Nicola Davis Science correspondent 

Long-extinct animals could be resurrected as robots to shed light on evolution

Researchers hope to recreate entire bodies of ancient creatures using paleo-inspired robotics
  
  

Reconstruction of Nessie, the Loch Ness monster, as a plesiosaur in a pond.
Researchers say extinct marine reptiles such as plesiosaurs could be recreated as robots. Photograph: Arterra Picture Library/Alamy

A robotic Tyrannosaurus rex might seem best placed in a Jurassic horror movie but researchers say machines based on extinct animals could help shed light on evolution.

Scientists say the nascent field of “paleo-inspired robotics” can bring fossils to life and help researchers explore how changes in anatomy have affected the way animals move, their speed, and how much energy they use.

Dr Michael Ishida, of the University of Cambridge and a co-author of the review article, said: “We have these animals that evolution has created over millions and millions of years, but with a couple lines of code or a new 3D-printed leg we can simulate those millions of years of evolution in a single day of engineering effort.”


As an example, Ishida noted he is part of a team working on how certain species of fish, such as mudskippers, evolved the ability to “walk” on land.

“Building a robot [based on these living species of fish] will hopefully give us a little bit of insight into what kind of evolutionary pressures, or what kind of mechanics, started to force fish to develop these different anatomies that would be useful on land,” he said, adding that such learning would help the team develop paleo-inspired robots of extinct fish.

Writing in the journal Science Robotics, Ishida and colleagues note that engineers have long created robots to mimic living animals, while robots have also been built to explore specific features of extinct creatures including plesiosaurs.

The team hope researchers will now move towards recreating the entire body of ancient animals. “Analysing just one leg isn’t enough to really understand how a four-legged animal walked,” Ishida said.

He said such robots had an advantage over computer simulations. For example, when studying the way a creature may have moved, robots can be placed in real-life environments, while computer simulations require complex models that capture the physics of surfaces such as sand or sticky mud.

Among the questions the team says paleo-inspired robotics could help answer is how vertebrates shifted from living in watery environments to living on land, how flight evolved and how certain animals went from walking on four legs to walking on two.

“Understanding these big changes [is] not something you can easily do just looking at fossilised remains,” Ishida said.

The team said robots could help explore the anatomy of animals for whom only part of their fossils were known, as well as those missing from the fossil record. “We can build something that we think came in between species A and species B and see: is this plausible? Is this not plausible?” Ishida said.

He said robotics could also shed light on species that could yet emerge. “We have all these new sorts of evolutionary pressures of animals living next to humans, or animals living with climate change, or all these the ways the world we know is going to change,” Ishida said. “And so if we understand how evolutionary pressures in the past led to a series of different species, maybe we can have some idea of what will happen in the future.”
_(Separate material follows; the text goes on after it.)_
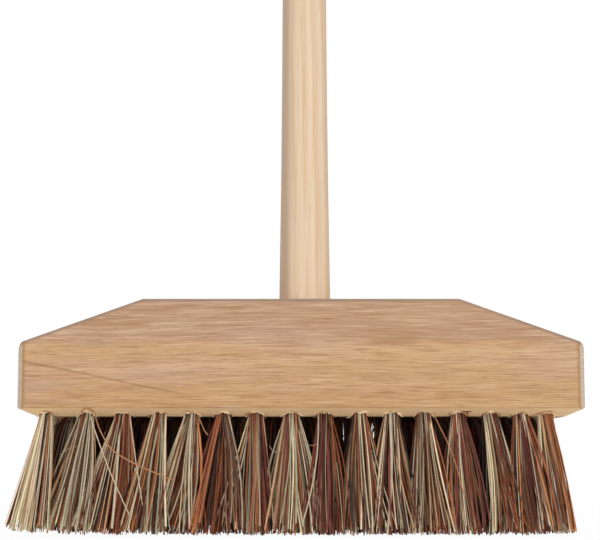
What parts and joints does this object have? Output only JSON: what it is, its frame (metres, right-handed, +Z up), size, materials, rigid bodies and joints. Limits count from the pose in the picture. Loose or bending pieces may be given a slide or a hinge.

Prof Steve Brusatte, a palaeontologist at the University of Edinburgh who was not involved in the report, said paleo-inspired robotics held huge potential.

“It would be mesmerising to build a robot to, say, understand how giant dinosaurs walked and moved. But what is especially exciting to me is the potential of using robots to study major evolutionary transitions,” he said. “These robots can help us test hypotheses about the history of life.”